Breast Cancer patients who have had lymph nodes removed will know they need to keep the area out of direct sunlight. We understand when you’re on holiday you will want to relax on the beach or by the pool but it is essential you keep this area covered – either by wearing a throw-over or sticking to the shade. An alternative would be to look for a cooler destination or perhaps go for something different altogether and head on a winter break to Iceland to catch a glimpse of the Northern Lights.

Likewise, following radiotherapy treatment your skin may be more sensitive than usual to the sun therefore you should stay out of direct sunlight.

Lung Cancer patients may experience discomfort when travelling by air due to the reduction in oxygen levels at higher altitudes. Without an adequate oxygen supply you could experience a decline in lung function leading to the need of medical treatment. Instead of travelling by air, you could look at booking a rail service to reach your destination – Europe has some great rail links or if you wanted to travel further afield perhaps look at a cruise that departs from a port in the UK.

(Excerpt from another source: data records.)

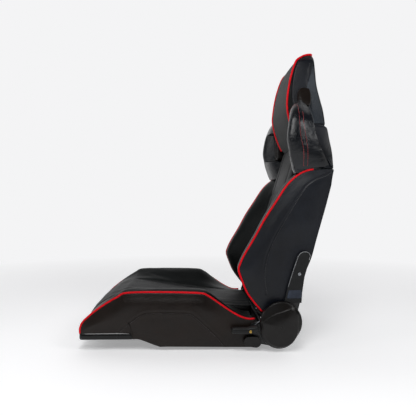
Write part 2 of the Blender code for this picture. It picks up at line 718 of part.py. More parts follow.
def head_pad():
    """The head cushion: its face is crowned and its rim follows the piping."""
    levels = (
        (0.6380, 0.1180, 0.2960), (0.6480, 0.1180, 0.2860), (0.6790, 0.1310, 0.2750),
        (0.7110, 0.1375, 0.2650), (0.7550, 0.1400, 0.2560),
        (0.7880, 0.1355, 0.2560), (0.8380, 0.1305, 0.2630), (0.8830, 0.1255, 0.2740),
        (0.9220, 0.1150, 0.2890), (0.9380, 0.0970, 0.3000),
        (0.9440, 0.0910, 0.3050), (0.9520, 0.0740, 0.3110), (0.9550, 0.0600, 0.3150),
    )
    rings = []
    for z, w, front in levels:
        rear = front + (0.030 if z < 0.85 else 0.026)
        rear = min(rear, at(((0.930, 0.330), (0.938, 0.3120), (0.944, 0.3125), (0.955, 0.3200)), z))
        crown = 0.012 if 0.64 < z < 0.93 else 0.004
        half = [
            (w, rear), (w, front + 0.004), (w - 0.010, front - 0.4 * crown), (0.6 * w, front - crown),
            (0.25 * w, front - 1.1 * crown),
        ]
        rings.append([(x, y, z) for x, y in half] + [(-x, y, z) for x, y in reversed(half)])
    return loft("head_pad", rings, SEAT_LEATHER, origin=BACK_ORIGIN)


# Shoulder rear panel levels: Z, front Y, outer X, rear Y at the outer edge, rear Y at the inner edge.
SHOULDER_LEVELS = (
    (0.5600, 0.3715, 0.2540, 0.3785, 0.3985), (0.5850, 0.3600, 0.2480, 0.3770, 0.3950),
    (0.6080, 0.3500, 0.2400, 0.3750, 0.3915),
)
SHOULDER_INNER_X = 0.1515


def shoulder_rear_panel(side, sign):
    """A padded corner under the harness slot, between the wing and the head shell."""
    rings = []
    for z, front, outer, rear, inner_rear in SHOULDER_LEVELS:
        outline = [(SHOULDER_INNER_X, front), (outer, front), (outer, rear - 0.003), (outer - 0.006, rear)]
        outline.append((SHOULDER_INNER_X, inner_rear))
        rings.append([(sign * x, y, z) for x, y in outline])
    return loft(f"shoulder_rear_panel_{side}", rings, GLOSS_LEATHER, origin=BACK_ORIGIN)


head_shell()
head_pad()
for side, sign in both_sides():
    shoulder_wing(side, sign)
    shoulder_rear_panel(side, sign)

half_line = smooth_line(HEAD_LINE, 3)
head_route = [tuple(point) for point in half_line] + [(-x, y, z) for x, y, z in reversed(half_line[:-1])]
tube("head_piping", head_route, PIPING_RADIUS, RED_PIPING, origin=BACK_ORIGIN)

hoop_half = [
    (0.085, 0.336, 0.5105), (0.085, 0.350, 0.570), (0.085, 0.350, 0.610), (0.085, 0.330, 0.700),
    (0.085, 0.318, 0.800), (0.080, 0.318, 0.845), (0.060, 0.319, 0.865),
]
hoop_line = hoop_half + [(-x, y, z) for x, y, z in reversed(hoop_half)]
tube("head_hoop", hoop_line, 0.006, FRAME_PAINT, origin=BACK_ORIGIN)


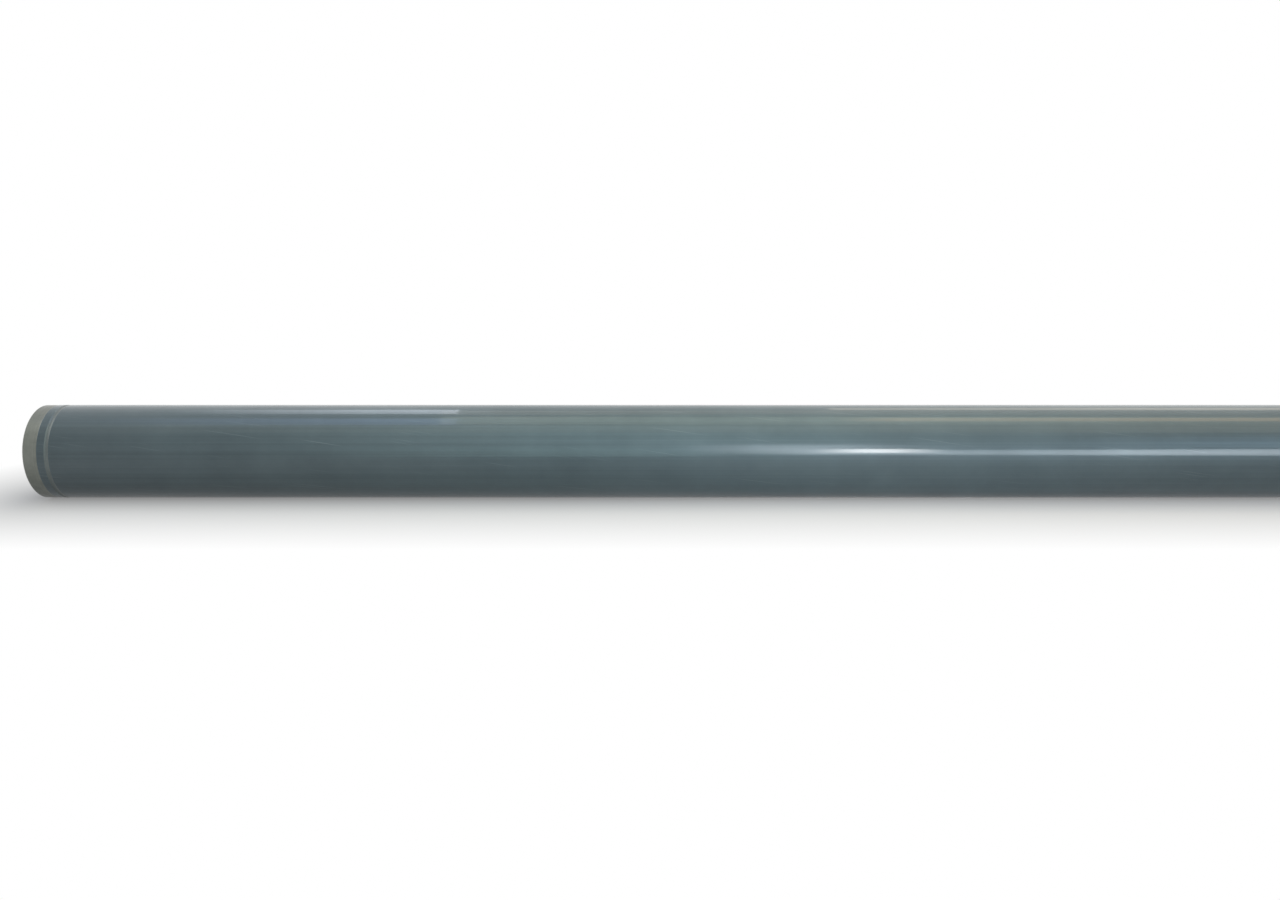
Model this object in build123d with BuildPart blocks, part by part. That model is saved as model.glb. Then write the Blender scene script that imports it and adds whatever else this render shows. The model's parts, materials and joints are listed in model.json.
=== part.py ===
"""Seamless steel cylinder tube, drawn outside and honed inside, lying along X.

The origin is where the tube's axis meets the face of the machined end, +X runs along the
tube to the plain cut end, and +Z is up. All sizes are in millimetres and degrees.
"""

import os

from build123d import *

# Stock
bore_diameter = 80.0
wall = 10.0
length = 2000.0

# Plain edges
outer_edge_break = 1.0
cut_end_bore_break = 1.0

# Machined end, with distances along the axis from its face
lead_in_length = 5.0
lead_in_angle = 15.0
land_length = 15.0
land_skim = 0.2
land_run_out = 0.6
groove_centre = 25.0
groove_width = 4.5
groove_depth = 0.5

bore_radius = bore_diameter / 2
outer_radius = bore_radius + wall
land_radius = outer_radius - land_skim
groove_start = groove_centre - groove_width / 2
groove_end = groove_centre + groove_width / 2

with BuildPart() as tube:
    # The wall in section above the axis, turned once round it
    with BuildSketch(Plane.XZ) as wall_section:
        with Locations((length / 2, bore_radius + wall / 2)):
            Rectangle(length, wall)
    revolve(axis=Axis.X)

    # Land skimmed bright at the machined end, with a short cone where the tool runs out
    with BuildSketch(Plane.XZ) as skimmed_ring:
        with BuildLine():
            Polyline(
                (0, land_radius),
                (land_length - land_run_out, land_radius),
                (land_length, outer_radius),
                (0, outer_radius),
                close=True,
            )
        make_face()
    revolve(axis=Axis.X, mode=Mode.SUBTRACT)

    # Shallow ring groove with a round bottom, behind the land
    with BuildSketch(Plane.XZ) as groove_section:
        with BuildLine():
            ThreePointArc(
                (groove_start, outer_radius),
                (groove_centre, outer_radius - groove_depth),
                (groove_end, outer_radius),
            )
            Line((groove_end, outer_radius), (groove_start, outer_radius))
        make_face()
    revolve(axis=Axis.X, mode=Mode.SUBTRACT)

    # The two round edges of each end face, from the bore outwards
    end_faces = tube.faces().filter_by(GeomType.PLANE).sort_by(Axis.X)
    machined_bore_edge, machined_outer_edge = end_faces[0].edges().sort_by(SortBy.RADIUS)
    cut_bore_edge, cut_outer_edge = end_faces[-1].edges().sort_by(SortBy.RADIUS)
    bore_wall = tube.faces().filter_by(GeomType.CYLINDER).sort_by(lambda face: face.radius)[0]

    chamfer([machined_outer_edge, cut_outer_edge], outer_edge_break)
    chamfer(cut_bore_edge, cut_end_bore_break)

    # Long slim cone that leads a seal into the bore
    chamfer(machined_bore_edge, lead_in_length, angle=lead_in_angle, reference=bore_wall)

tube.part.label = "tube"

os.makedirs("parts", exist_ok=True)
export_step(tube.part, "parts/tube.step")
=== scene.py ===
"""Looks of a seamless steel cylinder tube lying along X, with its soft studio light and camera.

Everything is in metres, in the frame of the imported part: the origin is the centre of the
machined end's face, +X runs along the tube to its plain cut end, and +Z is up.
"""

import json
import logging
import math
from dataclasses import dataclass, field
from enum import Enum

import bpy
from bpy.types import AreaLight, ID, Material, Mesh, Node, NodeSocket, NodeTree, Object
from mathutils import Matrix, Vector


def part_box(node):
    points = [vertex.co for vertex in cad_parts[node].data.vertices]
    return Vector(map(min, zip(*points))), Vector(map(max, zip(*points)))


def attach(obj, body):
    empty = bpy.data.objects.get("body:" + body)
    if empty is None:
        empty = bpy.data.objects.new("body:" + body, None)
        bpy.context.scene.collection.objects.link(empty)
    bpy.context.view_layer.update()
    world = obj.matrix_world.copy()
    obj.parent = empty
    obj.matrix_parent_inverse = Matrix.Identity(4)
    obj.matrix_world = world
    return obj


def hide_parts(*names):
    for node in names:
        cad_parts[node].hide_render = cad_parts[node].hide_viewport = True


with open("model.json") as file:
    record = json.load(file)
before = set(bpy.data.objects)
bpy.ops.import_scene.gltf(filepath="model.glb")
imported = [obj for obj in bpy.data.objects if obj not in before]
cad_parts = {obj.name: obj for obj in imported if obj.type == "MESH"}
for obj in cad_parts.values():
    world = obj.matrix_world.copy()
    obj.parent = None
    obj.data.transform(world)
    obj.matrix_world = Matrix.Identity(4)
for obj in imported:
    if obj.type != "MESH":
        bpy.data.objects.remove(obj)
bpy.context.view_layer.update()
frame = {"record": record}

LOG = logging.getLogger("cylinder_tube")
MM = 0.001
# Noise runs from 0 to 1 about 0.5, and nearly all of it lies between these two values
NOISE_LOW = 0.3
NOISE_HIGH = 0.7
# A pattern reaches its dark and its light colour a little inside that
TONE_LOW = 0.34
TONE_HIGH = 0.66
# A lamp's fade has at least this share of its length, so that its range is never empty
LEAST_FADE = 0.001


class Zone(Enum):
    """How a stretch of the tube's surface was made, which decides its finish."""

    DRAWN = 0
    TURNED = 1
    GROOVED = 2
    HONED = 3
    SAWN = 4


# Helpers

def linear(hex_colour: str) -> tuple[float, float, float, float]:
    """Turns an sRGB hex colour into the linear colour that shaders take.

    Args:
        hex_colour: Colour such as "#5f6b71".

    Returns:
        Linear red, green, blue and an alpha of 1.
    """
    channels = [int(hex_colour[i:i + 2], 16) / 255 for i in (1, 3, 5)]
    red, green, blue = (
        c / 12.92 if c <= 0.04045 else ((c + 0.055) / 1.055) ** 2.4 for c in channels
    )
    return red, green, blue, 1.0


def add_node(tree: NodeTree, kind: str, inputs: dict | None = None, **settings) -> Node:
    """Adds a node to a tree with its settings, values and links.

    Args:
        tree: Shader or geometry tree that gets the node.
        kind: The node's type name.
        inputs: Socket name or number to a value, or to the output socket to link.
        **settings: The node's own properties, such as operation.

    Returns:
        The new node.
    """
    node = tree.nodes.new(kind)
    for name, value in settings.items():
        setattr(node, name, value)
    for key, value in (inputs or {}).items():
        if isinstance(value, NodeSocket):
            tree.links.new(value, node.inputs[key])
        else:
            node.inputs[key].default_value = value
    return node


def new_material(name: str) -> tuple[Material, NodeTree]:
    """Makes an empty node material.

    Args:
        name: The finish's name.

    Returns:
        The material and its cleared node tree.
    """
    material = bpy.data.materials.new(name)
    material.use_nodes = True
    material.node_tree.nodes.clear()
    return material, material.node_tree


def add_object(name: str, data: ID) -> Object:
    """Makes an object and puts it in the scene.

    Args:
        name: The object's name.
        data: Its mesh, camera or light.

    Returns:
        The new object, at the origin.
    """
    thing = bpy.data.objects.new(name, data)
    bpy.context.scene.collection.objects.link(thing)
    return thing


def softbox(name: str, width: float, height: float, brightness: float) -> Object:
    """Makes a softbox, which the camera doesn't see.

    Args:
        name: What the lamp is for.
        width: Its size one way.
        height: Its size the other way.
        brightness: 1 is as bright as the white background.

    Returns:
        The lamp's object, at the origin.
    """
    light = bpy.data.lights.new(name, "AREA")
    light.shape = "RECTANGLE"
    light.size = width
    light.size_y = height
    light.energy = brightness * math.pi * width * height
    lamp = add_object(name, light)
    lamp.visible_camera = False
    return lamp


def along_and_turn(tree: NodeTree, place: NodeSocket) -> tuple[NodeSocket, NodeSocket]:
    """Splits a place on the tube into how far along it and how far round it that is.

    Args:
        tree: The material's node tree.
        place: Where on the tube, in metres.

    Returns:
        The distance along the axis, and the angle round it, which jumps only at the underside.
    """
    parts = add_node(tree, "ShaderNodeSeparateXYZ", {"Vector": place}).outputs
    turn = add_node(
        tree, "ShaderNodeMath", {0: parts["Y"], 1: parts["Z"]}, operation="ARCTAN2"
    ).outputs[0]
    return parts["X"], turn


# Finishes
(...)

Alcohol consumption is not usually advised for patients who have been diagnosed with bowel cancer. As measures abroad can be larger than here in the UK, it is worth speaking to your doctor before you travel for their advice on whether or not it is safe for you to consume alcohol. You should also stick to bottled water – try not to use tap water, ice cubes or eat fresh salad as the water may not be clean and could lead to sickness and diarrhoea.